A Series B founder pitched me last spring. The deck was good. The team was good. Slide eleven said, "We're seeing 10x improvement in retention versus the prior cohort." I asked what the prior-cohort number was. He said 8%. The new cohort was at 71%.

That's not 10x. That's a little under 9x. It's also a perfectly fine number on its own — 71% retention is great — and there was no reason to inflate it. But "10x" is the round number that lives in everyone's head after the meeting, and 9x is the actual figure, and the gap between them is the entire game.

This is what spotting bullshit in pitches mostly looks like. Not the spectacular fraud. The small, lazy upward rounding, the dodged follow-up, the metric whose definition shifts between slide six and slide fourteen. It's almost always banal. Catching it is the easy part. Catching it without making the room hate you is what takes practice.

The four common ones

Round-number inflation. Anything ending in zero in a pitch deserves one polite question. Is that the actual number, or is it rounded? Asked warmly, it lands fine. Asked coldly, it lands like an accusation. Tone does most of the work here.

Impossible unit economics. A founder will tell you their CAC is $80 and their primary acquisition channel is paid social. Then they'll mention, two slides later, that their LTV is $4,200. Both can be true. Often, neither is.

Dodged timeline questions. This one is so reliable you can set your watch by it. The question is when. The answer is how. The founder talks for ninety seconds about the technical approach, the team they've hired, the partnerships they're lining up. The actual date never appears. The polite move is to wait for the answer to end and then say, mildly, "And what's the date you're working toward?"

If the date doesn't come the second time, that is the answer.

Shifting metric definitions. The retention chart on slide nine uses revenue retention. The retention number quoted in the conversation, ten minutes later, is logo retention. They are very different numbers and they are being used interchangeably. This is not always intentional. It is always worth one clarifying question.

The pedant problem

Here's the actual hard part. Every one of these catches is correct. Every one of them, asked the wrong way, makes you look like the kind of investor founders warn each other about. The line between diligent and insufferable is mostly tone.

A few things help.

Ask in the warmest possible register. "Walk me through the math on that" is a friendly ask. "Your math is wrong" is not. They get to the same place.

Ask once, not three times. If the answer is evasive, note it silently and move on. Stacking pedantic questions is what makes you the meeting villain. One catch per topic.

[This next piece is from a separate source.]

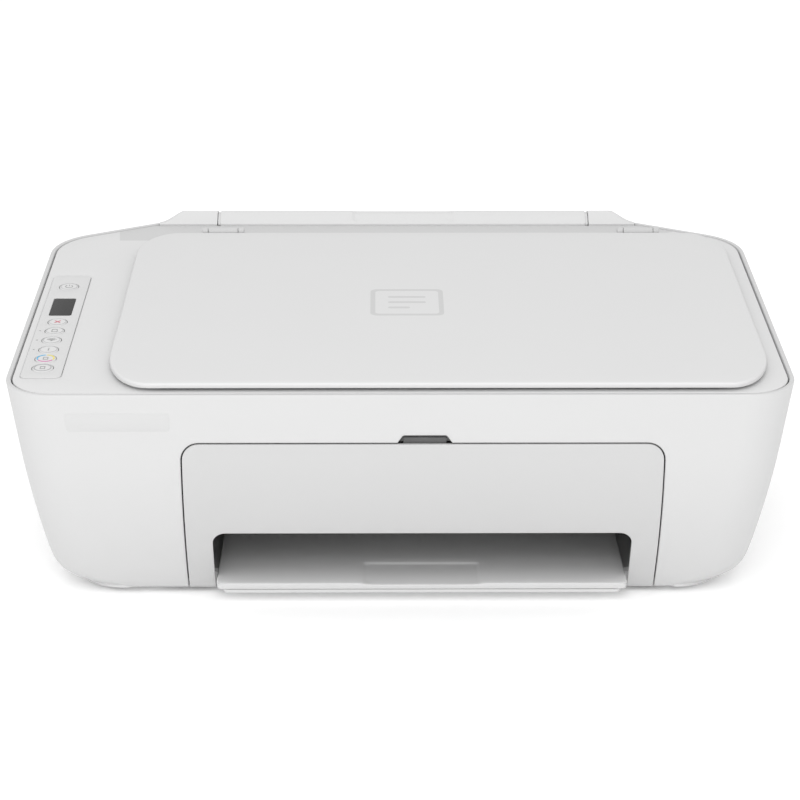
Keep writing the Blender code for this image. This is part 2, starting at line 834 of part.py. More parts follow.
def roller(name, centre, sleeve_radius, sleeves, look=rubber):
    """Steel shaft with rubber sleeves, carried by the chassis plates."""
    left = gear_left - gear_width / 2 - 0.001
    right = chassis_right + 0.0015
    profile = [(left, axle_radius)]
    for start, end in sleeves:
        profile += [(start, axle_radius), (start, sleeve_radius), (end, sleeve_radius), (end, axle_radius)]
    profile.append((right, axle_radius))
    piece = turned(name, centre, profile, look, 14)
    hang(piece, (left, *centre))


def build_rollers():
    centre = (feeder_left + feeder_right) / 2
    roller("feed_roller", (back(feed_back), feed_height), roller_radius, [(centre - 0.112, centre + 0.112)])
    wheels = [(centre + x - 0.006, centre + x + 0.006) for x in (-0.078, -0.026, 0.026, 0.078)]
    roller("discharge_roller", (back(discharge_back), discharge_height), 0.0055, wheels)
    pads = [(centre + x - 0.012, centre + x + 0.012) for x in (-0.024, 0.024)]
    roller("pick_roller", (back(pick_back), pick_height), 0.009, pads)
    bar_y = back(discharge_back)
    bar_low = (centre - 0.112, bar_y - 0.005, paper_height + 0.0032)
    bar_high = (centre + 0.112, bar_y + 0.005, paper_height + 0.0060)
    bar = box("star_wheel_bar", bar_low, bar_high, dark)
    for start, end in wheels:
        middle = (start + end) / 2
        wheel = rod("wheel", "X", middle - 0.0008, middle + 0.0008, (bar_y, paper_height + 0.0042), 0.0035, dark, 12)
        join(bar, wheel)
    platen_low = (centre - 0.114, back(discharge_back) + 0.0075, paper_height - 0.004)
    platen_high = (centre + 0.114, back(feed_back) - roller_radius - 0.002, paper_height - 0.0008)
    platen = box("print_platen", platen_low, platen_high, dark)
    ribs = []
    for i in range(13):
        x = centre - 0.108 + 0.018 * i
        low = (x - 0.0007, platen_low[1] + 0.002, platen_high[2] - 0.001)
        high = (x + 0.0007, platen_high[1] - 0.002, paper_height)
        ribs.append(box("rib", low, high, dark))
    join(platen, *ribs)


def build_chassis():
    low = floor_top + gap
    deck_low = tray_top + 0.0015
    front = back(discharge_back) - 0.009
    base = box(
        "chassis",
        (chassis_left, front, deck_low),
        (chassis_right, back(pick_back) + 0.024, deck_low + 0.002),
        dark,
    )
    top = paper_height + 0.001
    side = [
        (front, low),
        (back(pick_back) + 0.006, low),
        (back(pick_back) + 0.006, rail_low - gap),
        (back(pick_back) - 0.008, rail_low - gap),
        (back(pick_back) - 0.014, top),
        (front, top),
    ]
    for x in (chassis_left, chassis_right - chassis_plate):
        join(base, prism("side", side, "X", x, x + chassis_plate, dark))
    holes = [
        (back(feed_back), feed_height),
        (back(discharge_back), discharge_height),
        (back(pick_back), pick_height),
    ]
    for centre in holes:
        cut(base, rod("bearing", "X", -0.2, 0.2, centre, axle_radius + gap, dark, 16))
    idler = (back(idler_back), feed_height)
    end = gear_left - gear_width / 2 - 0.001
    join(base, rod("stub", "X", end, chassis_left + 0.001, idler, axle_radius, dark, 16))
    platen_y = (back(discharge_back) + back(feed_back)) / 2
    leg_low = (-0.09, platen_y - 0.006, deck_low + 0.001)
    leg_high = (0.10, platen_y + 0.006, paper_height - 0.004 - gap)
    join(base, box("platen_stand", leg_low, leg_high, dark))
    motor_centre = (back(motor_back), feed_height)
    cut(base, rod("shaft_hole", "X", chassis_left - 0.002, chassis_left + 0.004, motor_centre, 0.0035, dark, 12))
    motor = rod("feed_motor", "X", chassis_left + chassis_plate + gap, -0.118, motor_centre, 0.0115, steel, 20)
    join(motor, rod("shaft", "X", gear_left - 0.004, -0.14, motor_centre, axle_radius, steel, 16))


# ---- carriage -----------------------------------------------------------------------------
def build_carriage():
    half = carriage_width / 2
    x = carriage_home
    low = paper_height + 0.0045
    front = back(carriage_front)
    rear = front + carriage_depth
    side = [
        (front, low + 0.006),
        (front + 0.010, low),
        (rear, low),
        (rear, carriage_top),
        (rear - 0.030, carriage_top),
        (front, carriage_top - 0.030),
    ]
    body = prism("print_carriage", side, "X", x - half, x + half, dark)
    bays = []
    for centre in (x - 0.0205, x + 0.0205):
        bays.append(
            box(
                "bay",
                (centre - 0.0185, front - 0.002, low + 0.003),
                (centre + 0.0185, rear - 0.004, carriage_top + 0.01),
                dark,
            )
        )
    cut(body, *bays)
    boss = rod("boss", "X", x - 0.034, x + 0.034, (back(rod_back), rod_height), 0.0078, dark, 16)
    web_low = (x - 0.034, rear - 0.002, rod_height - 0.005)
    web_high = (x + 0.034, back(rod_back), rod_height + 0.005)
    clamp_low = (x - 0.010, rear - 0.002, belt_height - pulley_radius - 0.008)
    clamp_high = (x + 0.010, back(rod_back) + 0.008, belt_height - pulley_radius - belt_thickness - gap)
    join(body, boss, box("web", web_low, web_high, dark), box("clamp", clamp_low, clamp_high, dark))
    cut(body, rod("bore", "X", x - 0.1, x + 0.1, (back(rod_back), rod_height), rod_radius + gap, dark, 16))
    hang(body, (x, back(rod_back), rod_height))
    inks = (("black_cartridge", x - 0.0205, dark), ("color_cartridge", x + 0.0205, mid_grey))
    for name, centre, look in inks:
        slim = 0.0185 - gap
        shape = [
            (front + 0.004, low + 0.010),
            (front + 0.014, low + 0.003 + gap),
            (rear - 0.0055, low + 0.003 + gap),
            (rear - 0.0055, carriage_top - 0.008),
            (rear - 0.030, carriage_top - 0.004),
            (front + 0.004, carriage_top - 0.034),
        ]
        ink = prism(name, shape, "X", centre - slim, centre + slim, look)
        hang(ink, (x, back(rod_back), rod_height))


def build_carriage_drive():
    web_low = (-rail_half, back(rail_back), rail_low)
    web_high = (rail_half, back(rail_back) + 0.0015, rail_top)
    rail = box("carriage_rail", web_low, web_high, steel)
    for side in (-1, 1):
        ends = sorted((side * rail_half, side * (rail_half - 0.0015)))
        tab_low = (ends[0], back(rod_back) - 0.009, rail_low)
        tab_high = (ends[1], back(rail_back) + 0.001, rail_top)
        join(rail, box("tab", tab_low, tab_high, steel))
    gear_low = (gear_left - gear_width, back(rail_back) - 0.01, rail_low - 0.01)
    gear_high = (gear_left + gear_width, back(rail_back) + 0.01, pick_height + 0.0235)
    cut(rail, box("gear_room", gear_low, gear_high, steel))
    spindle = rail_half - 0.0125
    rod_centre = (back(rod_back), rod_height)
    for side in (-1, 1):
        ends = sorted((side * (rail_half + 0.001), side * (rail_half - 0.0045)))
        cut(rail, rod("seat", "X", *ends, rod_centre, rod_radius + gap, steel, 16))
    belt_front = back(rod_back) + 0.004
    belt_back = belt_front + 0.005
    hole = rod("shaft_hole", "Y", belt_back, back(rail_back) + 0.01, (spindle, belt_height), 0.0016 + gap, steel, 12)
    cut(rail, hole)
    post = rod("post", "Y", belt_front - 0.001, back(rail_back) + 0.001, (-spindle, belt_height), 0.0016, steel, 12)
    join(rail, post)
    rod("carriage_rod", "X", -rail_half, rail_half, rod_centre, rod_radius, steel, 16)
    for name, x in (("idler_pulley", -spindle), ("motor_pulley", spindle)):
        radius = pulley_radius - gap
        pulley = rod(name, "Y", belt_front, belt_back, (x, belt_height), radius, mid_grey, 20)
        cut(pulley, rod("bore", "Y", belt_front - 0.01, belt_back + 0.01, (x, belt_height), 0.0019, mid_grey, 12))
        hang(pulley, (x, belt_front, belt_height))
    outer = pulley_radius + belt_thickness
    loops = []
    for radius in (outer, pulley_radius):
        run = arc((spindle, belt_height), radius, -90, 90, 10)
        run += arc((-spindle, belt_height), radius, 90, 270, 10)
        loops.append(run)
    belt = prism("drive_belt", loops[0], "Y", belt_front, belt_back, rubber)
    cut(belt, prism("inside", loops[1], "Y", belt_front - 0.01, belt_back + 0.01, rubber))
    motor_y = back(rail_back) + 0.0015 + gap
    motor = rod("carriage_motor", "Y", motor_y, motor_y + 0.024, (spindle, belt_height), 0.0115, steel, 20)
    join(motor, rod("shaft", "Y", belt_front, motor_y + 0.002, (spindle, belt_height), 0.0016, steel, 12))
    strip_y = back(rod_back) - 0.0045
    strip_low = (-rail_half + 0.0015 + gap, strip_y, 0.078)
    strip_high = (rail_half - 0.0015 - gap, strip_y + 0.0005, 0.086)
    box("encoder_strip", strip_low, strip_high, mid_grey)


# ---- inside boxes, sockets and feet -------------------------------------------------------
def build_inside():
    top = paper_height + 0.0005
    left = chassis_right + 0.0055
    station = box("service_station", (left, back(0.120), 0.010), (0.170, back(0.182), top), mid_grey)
    pockets = [
        box("pocket", (x - 0.007, back(0.132), top - 0.006), (x + 0.007, back(0.156), top + 0.01), mid_grey)
        for x in (left + 0.0095, left + 0.0255)
    ]
    cut(station, *pockets)
    board = box("main_board", (0.134, back(0.192), 0.020), (0.176, back(0.236), 0.0216), board_green)
    chip = box("chip", (0.145, back(0.205), 0.021), (0.160, back(0.220), 0.0236), dark)
    plug = box("plug", (0.165, back(0.195), 0.021), (0.172, back(0.230), 0.026), dark)
    join(board, chip, plug)
    box("power_supply", (inlet_x - 0.020, rear_y - 0.066, 0.008), (inlet_x + 0.060, rear_y - 0.020, 0.040), dark, None, 0.001)
    inlet_back = rear_y - 0.0035
    inlet = box(
        "mains_inlet",
        (inlet_x - 0.013, rear_y - 0.0195, 0.016),
        (inlet_x + 0.013, inlet_back, 0.035),
        dark,
    )
    socket = rounded((inlet_x - 0.0085, 0.0205), (inlet_x + 0.0085, 0.0305), 0.0048, 4)
    cut(inlet, prism("socket", socket, "Y", inlet_back - 0.0105, inlet_back + 0.01, dark))
    for x in (inlet_x - 0.0042, inlet_x + 0.0042):
        join(inlet, rod("pin", "Y", inlet_back - 0.012, inlet_back - 0.002, (x, 0.0255), 0.0012, dark, 8))
    port = box("usb_port", (usb_x - 0.0065, rear_y - 0.021, 0.019), (usb_x + 0.0065, inlet_back, 0.031), steel)
    mouth_low = (usb_x - 0.0045, inlet_back - 0.011, 0.0208)
    mouth_high = (usb_x + 0.0045, inlet_back + 0.01, 0.0292)
    cut(port, box("mouth", mouth_low, mouth_high, steel))
    tongue_low = (usb_x - 0.0025, inlet_back - 0.013, 0.0236)
    tongue_high = (usb_x + 0.0025, inlet_back - 0.0055, 0.0264)
    join(port, box("tongue", tongue_low, tongue_high, steel))


def build_feet():
    for name, x, distance in (
        ("foot_front_left", -0.150, 0.062),
        ("foot_front_right", 0.158, 0.062),
        ("foot_rear_left", -0.150, body_depth - 0.069),
        ("foot_rear_right", 0.150, body_depth - 0.069),
    ):
        rod(name, "Z", 0, base_height - gap, (x, back(distance)), 0.008, rubber, 16)


def main():
    for leftover in list(bpy.data.objects):
        bpy.data.objects.remove(leftover)
    build_body()
    build_rear_cover()
    build_input_tray()
    build_paper_guides()
    bezel = build_bezel()
    build_scanner()
    build_lid(bezel)
    build_controls()
    build_output_tray()
    build_gears()
    build_rollers()
    build_chassis()
    build_carriage()
    build_carriage_drive()
    build_inside()
    build_feet()


main()
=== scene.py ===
import bpy
import bmesh
import math
from mathutils import Matrix, Vector
from mathutils.geometry import delaunay_2d_cdt


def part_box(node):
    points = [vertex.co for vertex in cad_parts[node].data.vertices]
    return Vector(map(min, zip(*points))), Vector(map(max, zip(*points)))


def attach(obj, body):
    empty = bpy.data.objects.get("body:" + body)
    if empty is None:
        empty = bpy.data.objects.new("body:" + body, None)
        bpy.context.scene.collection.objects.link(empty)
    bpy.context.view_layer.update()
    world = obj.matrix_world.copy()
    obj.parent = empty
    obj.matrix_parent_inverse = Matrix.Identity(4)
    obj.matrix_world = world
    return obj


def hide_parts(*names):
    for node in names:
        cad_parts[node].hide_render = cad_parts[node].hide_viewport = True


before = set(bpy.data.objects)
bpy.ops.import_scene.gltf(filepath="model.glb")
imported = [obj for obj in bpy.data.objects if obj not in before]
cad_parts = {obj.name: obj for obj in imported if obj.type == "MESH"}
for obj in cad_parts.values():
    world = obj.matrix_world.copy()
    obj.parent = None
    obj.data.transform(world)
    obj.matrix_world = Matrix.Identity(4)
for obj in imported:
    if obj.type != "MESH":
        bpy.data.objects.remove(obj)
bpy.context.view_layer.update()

print("stage: frame loaded,", len(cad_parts), "nodes")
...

Skip the small ones. If the founder rounded 18% to 20%, let it go. The catches that matter are the ones that change the conclusion.

And this is the one most investors get wrong: don't catch in front of the founder's team. If you have a substantive question, save it for the partner meeting or the follow-up. Catching a CEO in front of their CFO and head of sales costs you the relationship for nothing.

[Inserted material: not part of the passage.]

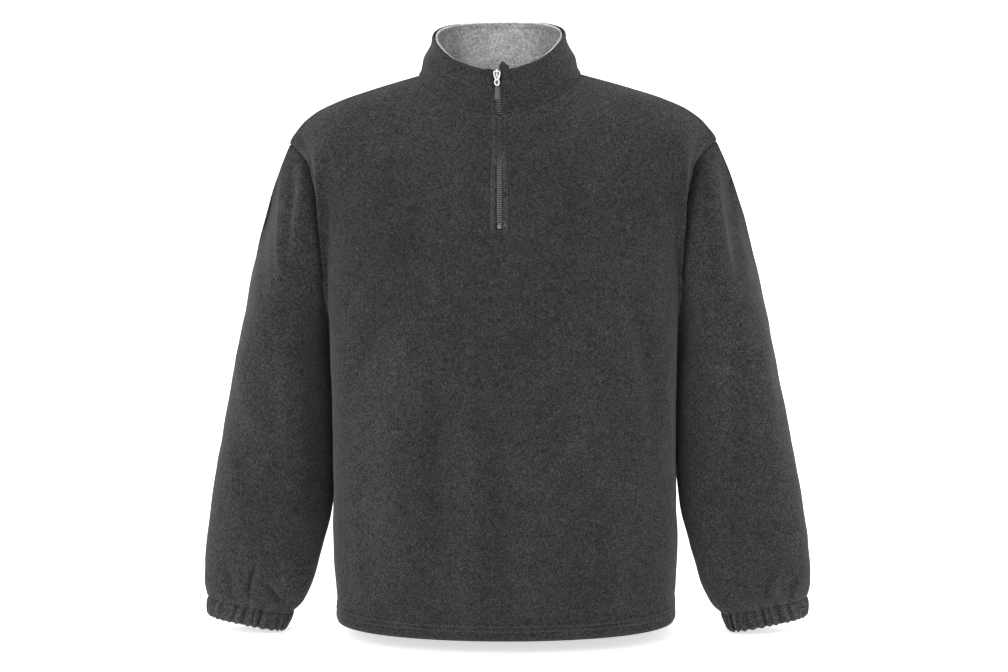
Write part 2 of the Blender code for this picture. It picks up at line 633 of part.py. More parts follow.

What you're actually doing

The point of this isn't to win the meeting. The point is that, six months from now, when the numbers come in differently than the deck implied, you want to have a clear record of which claims were soft. You want to know which numbers were rounded and which were real. You want to know which questions got answered and which got smoothly avoided.

Spotting bullshit in pitches is, in the end, mostly a memory exercise. You need to remember what was said, and what wasn't said, and which questions changed shape between asking and answering. Most people can't. The ones who can, quietly, are the ones with the better track record.